During a discussion on body image and advertising in her high school health class, 16-year-old Anna Sweetland’s classmate said he didn’t think plus-sized models should be used by advertisers. In addition to suggesting they “encourage obesity,” her classmate called plus-sized models “disgusting” and further criticized the body positive movement. His comments in full read as follows:
“In a part of article 5, it talks about how Target is starting a body positive campaign, and are also using ‘plus-size’ models, which is disgusting. There’s no problem with not being ashamed of your body, but it’s an entirely different thing when you’re obese. The problem with campaigns like these is that they encourage obesity, unhealthy habits, and they say that you’ll be happy no matter your size. This is wrong, and no one wants to look at an obese model.”
Lest you think the future is not in thoughtful hands, let Sweetland’s words provide some reassurance. In a response that has since been shared on Twitter, Sweetland addressed each of her classmates concerns and misconceptions regarding body positivity as a whole.
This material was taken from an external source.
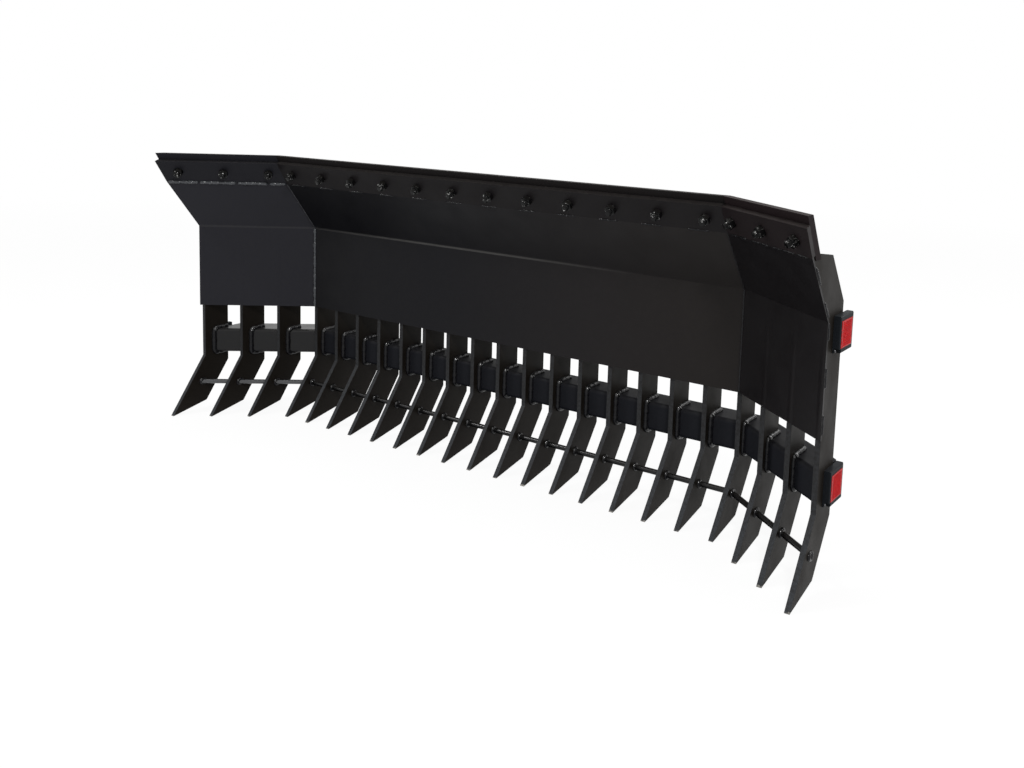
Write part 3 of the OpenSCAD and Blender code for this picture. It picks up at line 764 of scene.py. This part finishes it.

“I would like to start by saying that calling anyone’s body ‘disgusting’ isn’t really called for, and you should be careful with your choice in adjectives,” Sweetland began. “I would to like to inform you that your statement saying ‘Nobody wants to look at an obese model’ is false," she continued. “You know who wants to see a plus size model? The 67% of women in America who are plus sized and want to open a magazine and see somebody that looks just as beautiful as they do.” Cue a chorus of praise hands emojis.
Multiple factors contribute to a person’s body type, as Sweetland mentioned in her above response. Looking specifically obesity, since it was mentioned in both Sweetland and her classmate’s comments, contributing factors can include everything from genetics to family lifestyle to other medical conditions, according to the Mayo Clinic’s website. As Sweetland stated, “Not all plus size model are obese or unhealthy. It is possible to simply be larger just from genetics.”
It’s equally important to note that conversations about body positivity shouldn’t solely revolve around “fitness norms.” Yes, you can be fat and fit. However, that shouldn’t be the only context in which fat bodies are deemed acceptable. This way of thinking becomes problematic as it can become exclusionary, which is essentially the antithesis to what body positivity is.
Also, an individual’s personal health is almost always no one else’s business and shouldn’t be used as an excuse to reinforce negative ideas about “ideal” bodies. Blood sugar and cholesterol levels rarely, if ever, come into question when deciding whether a thin body is attractive or acceptable. Why should they be used as metrics when we’re talking about any other body?
“It's saddening to know that so many people are uncomfortable in their own skin because the ‘ideal body’ that [has] been displayed isn't the body that they have," Sweetland told Teen Vogue. She also said the response to her comment, which has since gone viral, is encouraging in terms of where we’re headed as a culture. “I want everyone to understand that this equal representation of different body types in the media will better our society,” Sweetland said. “In fact, I'd say it already has.”
If Sweetland’s response and the subsequent support for that response are any indication, we’re slowly but surely working towards a future where “body positivity” isn’t so much a new idea but the norm.